- _What you should do_
Below are some records. Copy every line in them that holds "from".

- _Source data_
* * * * *

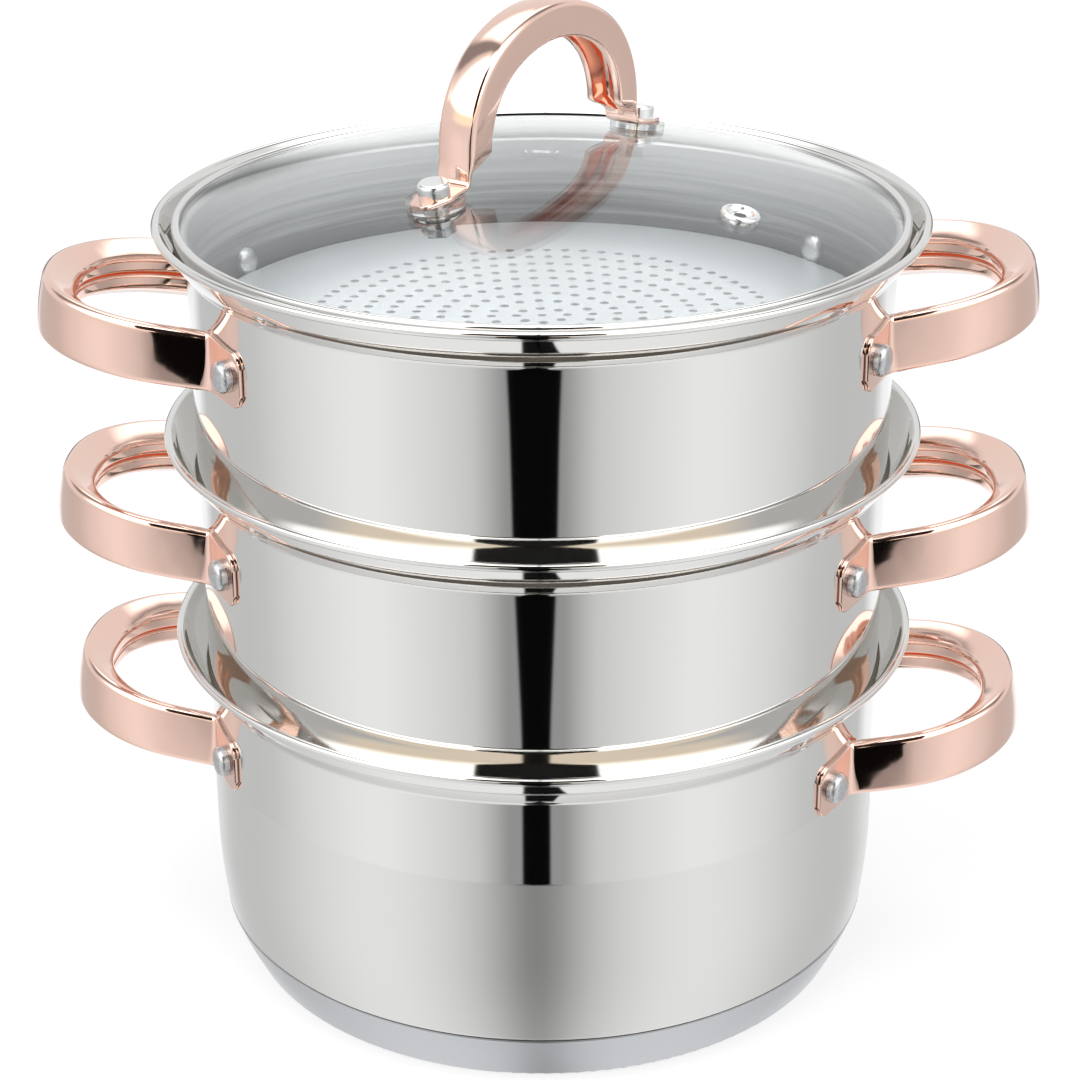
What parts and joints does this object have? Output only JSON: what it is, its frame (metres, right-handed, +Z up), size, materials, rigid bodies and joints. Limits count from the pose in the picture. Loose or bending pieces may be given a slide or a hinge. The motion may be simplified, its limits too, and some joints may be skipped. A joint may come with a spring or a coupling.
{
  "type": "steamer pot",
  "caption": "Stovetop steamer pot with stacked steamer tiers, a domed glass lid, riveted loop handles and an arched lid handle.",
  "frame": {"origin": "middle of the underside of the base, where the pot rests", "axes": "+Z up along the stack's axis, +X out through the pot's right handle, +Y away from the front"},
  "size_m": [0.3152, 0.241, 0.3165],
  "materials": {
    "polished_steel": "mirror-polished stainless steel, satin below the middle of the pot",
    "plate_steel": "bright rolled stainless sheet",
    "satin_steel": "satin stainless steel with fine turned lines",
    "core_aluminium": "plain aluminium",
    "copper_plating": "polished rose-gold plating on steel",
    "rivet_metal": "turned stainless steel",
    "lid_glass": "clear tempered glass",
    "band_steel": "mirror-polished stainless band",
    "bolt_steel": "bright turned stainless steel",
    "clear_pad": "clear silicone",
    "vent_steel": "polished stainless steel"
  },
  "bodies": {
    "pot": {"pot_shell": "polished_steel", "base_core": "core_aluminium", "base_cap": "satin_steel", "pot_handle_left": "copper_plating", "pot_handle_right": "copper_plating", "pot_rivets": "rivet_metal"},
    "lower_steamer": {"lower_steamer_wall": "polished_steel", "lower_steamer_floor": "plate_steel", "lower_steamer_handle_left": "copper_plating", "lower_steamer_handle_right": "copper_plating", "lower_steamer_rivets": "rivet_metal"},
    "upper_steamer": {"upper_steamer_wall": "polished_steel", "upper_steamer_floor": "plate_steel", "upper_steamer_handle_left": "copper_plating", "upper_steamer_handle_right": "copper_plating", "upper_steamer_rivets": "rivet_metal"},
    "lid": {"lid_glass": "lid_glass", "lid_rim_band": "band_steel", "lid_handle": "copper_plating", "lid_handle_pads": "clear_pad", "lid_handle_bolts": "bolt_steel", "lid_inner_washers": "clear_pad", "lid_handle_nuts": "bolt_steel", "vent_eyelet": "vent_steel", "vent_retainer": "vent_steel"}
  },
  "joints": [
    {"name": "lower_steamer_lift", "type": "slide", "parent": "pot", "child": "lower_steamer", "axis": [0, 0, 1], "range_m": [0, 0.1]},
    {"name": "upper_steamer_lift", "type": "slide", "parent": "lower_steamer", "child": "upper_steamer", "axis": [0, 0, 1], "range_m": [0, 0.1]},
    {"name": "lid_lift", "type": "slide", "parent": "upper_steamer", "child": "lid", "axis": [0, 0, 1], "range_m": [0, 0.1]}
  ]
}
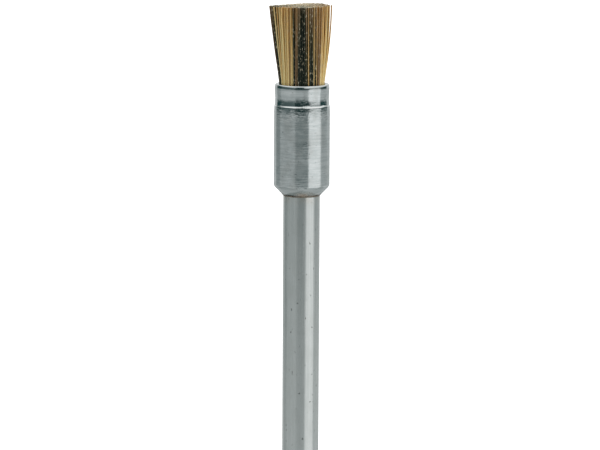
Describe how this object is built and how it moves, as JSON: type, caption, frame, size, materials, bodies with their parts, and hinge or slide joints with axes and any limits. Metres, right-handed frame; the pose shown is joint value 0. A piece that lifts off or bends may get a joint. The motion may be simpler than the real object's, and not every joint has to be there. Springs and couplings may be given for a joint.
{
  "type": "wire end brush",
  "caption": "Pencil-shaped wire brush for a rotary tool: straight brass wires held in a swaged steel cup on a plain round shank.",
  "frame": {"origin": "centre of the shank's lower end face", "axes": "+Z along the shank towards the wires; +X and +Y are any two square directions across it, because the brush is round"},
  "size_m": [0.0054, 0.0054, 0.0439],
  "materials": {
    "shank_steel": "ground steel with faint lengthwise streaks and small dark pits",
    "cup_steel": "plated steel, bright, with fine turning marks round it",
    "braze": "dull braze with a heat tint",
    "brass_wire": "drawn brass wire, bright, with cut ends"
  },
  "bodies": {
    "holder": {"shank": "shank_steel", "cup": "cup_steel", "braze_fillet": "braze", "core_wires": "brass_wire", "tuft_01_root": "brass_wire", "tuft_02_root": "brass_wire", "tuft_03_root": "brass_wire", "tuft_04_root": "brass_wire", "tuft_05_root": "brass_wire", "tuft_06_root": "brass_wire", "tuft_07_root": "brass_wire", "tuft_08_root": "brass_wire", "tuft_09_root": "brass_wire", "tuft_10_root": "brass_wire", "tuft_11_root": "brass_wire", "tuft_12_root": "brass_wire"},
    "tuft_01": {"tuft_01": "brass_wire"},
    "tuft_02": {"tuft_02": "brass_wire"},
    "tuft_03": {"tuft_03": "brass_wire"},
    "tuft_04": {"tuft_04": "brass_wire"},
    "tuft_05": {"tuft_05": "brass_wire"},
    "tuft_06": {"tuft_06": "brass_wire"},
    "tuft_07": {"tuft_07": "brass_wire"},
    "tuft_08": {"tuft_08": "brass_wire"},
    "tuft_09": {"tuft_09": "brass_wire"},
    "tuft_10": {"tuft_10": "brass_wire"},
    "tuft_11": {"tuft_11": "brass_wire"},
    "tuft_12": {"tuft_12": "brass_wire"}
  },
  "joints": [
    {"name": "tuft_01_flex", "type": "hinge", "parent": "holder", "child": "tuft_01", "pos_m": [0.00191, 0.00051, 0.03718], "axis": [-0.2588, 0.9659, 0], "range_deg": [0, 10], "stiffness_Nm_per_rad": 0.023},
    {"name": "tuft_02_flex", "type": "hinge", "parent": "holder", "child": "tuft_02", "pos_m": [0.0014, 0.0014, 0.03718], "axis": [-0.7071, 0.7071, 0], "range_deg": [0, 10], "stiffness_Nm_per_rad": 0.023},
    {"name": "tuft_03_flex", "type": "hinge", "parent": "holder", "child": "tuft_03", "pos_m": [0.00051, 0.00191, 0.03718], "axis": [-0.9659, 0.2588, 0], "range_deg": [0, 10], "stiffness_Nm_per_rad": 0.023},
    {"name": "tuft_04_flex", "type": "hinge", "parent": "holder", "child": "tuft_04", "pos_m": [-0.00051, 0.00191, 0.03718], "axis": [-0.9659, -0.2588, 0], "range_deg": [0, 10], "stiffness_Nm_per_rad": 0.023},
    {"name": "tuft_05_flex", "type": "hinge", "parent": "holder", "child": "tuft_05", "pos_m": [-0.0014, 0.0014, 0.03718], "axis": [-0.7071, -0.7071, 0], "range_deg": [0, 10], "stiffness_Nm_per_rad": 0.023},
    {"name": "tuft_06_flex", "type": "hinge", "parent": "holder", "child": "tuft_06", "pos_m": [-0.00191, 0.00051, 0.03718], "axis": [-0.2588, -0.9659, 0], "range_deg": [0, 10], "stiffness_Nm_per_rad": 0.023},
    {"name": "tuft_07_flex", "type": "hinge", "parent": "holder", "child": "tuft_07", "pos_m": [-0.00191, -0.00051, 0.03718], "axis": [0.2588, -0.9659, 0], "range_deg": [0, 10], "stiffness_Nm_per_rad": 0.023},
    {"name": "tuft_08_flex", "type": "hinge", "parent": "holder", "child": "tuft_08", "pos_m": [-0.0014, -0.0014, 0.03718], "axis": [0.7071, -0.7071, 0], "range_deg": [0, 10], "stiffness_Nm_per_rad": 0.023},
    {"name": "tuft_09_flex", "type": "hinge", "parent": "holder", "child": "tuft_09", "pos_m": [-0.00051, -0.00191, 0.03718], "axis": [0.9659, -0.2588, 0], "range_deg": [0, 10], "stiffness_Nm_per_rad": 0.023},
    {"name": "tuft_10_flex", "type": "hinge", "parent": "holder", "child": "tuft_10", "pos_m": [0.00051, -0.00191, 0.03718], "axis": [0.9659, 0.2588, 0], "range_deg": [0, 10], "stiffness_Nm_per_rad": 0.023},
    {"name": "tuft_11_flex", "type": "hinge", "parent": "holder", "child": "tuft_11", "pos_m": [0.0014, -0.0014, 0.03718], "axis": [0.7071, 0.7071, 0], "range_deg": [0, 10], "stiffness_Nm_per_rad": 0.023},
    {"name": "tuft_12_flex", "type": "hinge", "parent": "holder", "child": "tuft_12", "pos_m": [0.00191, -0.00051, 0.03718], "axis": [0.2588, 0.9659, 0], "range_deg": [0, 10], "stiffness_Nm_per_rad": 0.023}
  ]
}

* * * * *

- _Expected output_
What parts and joints does this object have? Output only JSON: what it is, its frame (metres, right-handed, +Z up), size, materials, rigid bodies and joints. Limits count from the pose in the picture. Loose or bending pieces may be given a slide or a hinge. The motion may be simplified, its limits too, and some joints may be skipped. A joint may come with a spring or a coupling.
  "frame": {"origin": "middle of the underside of the base, where the pot rests", "axes": "+Z up along the stack's axis, +X out through the pot's right handle, +Y away from the front"},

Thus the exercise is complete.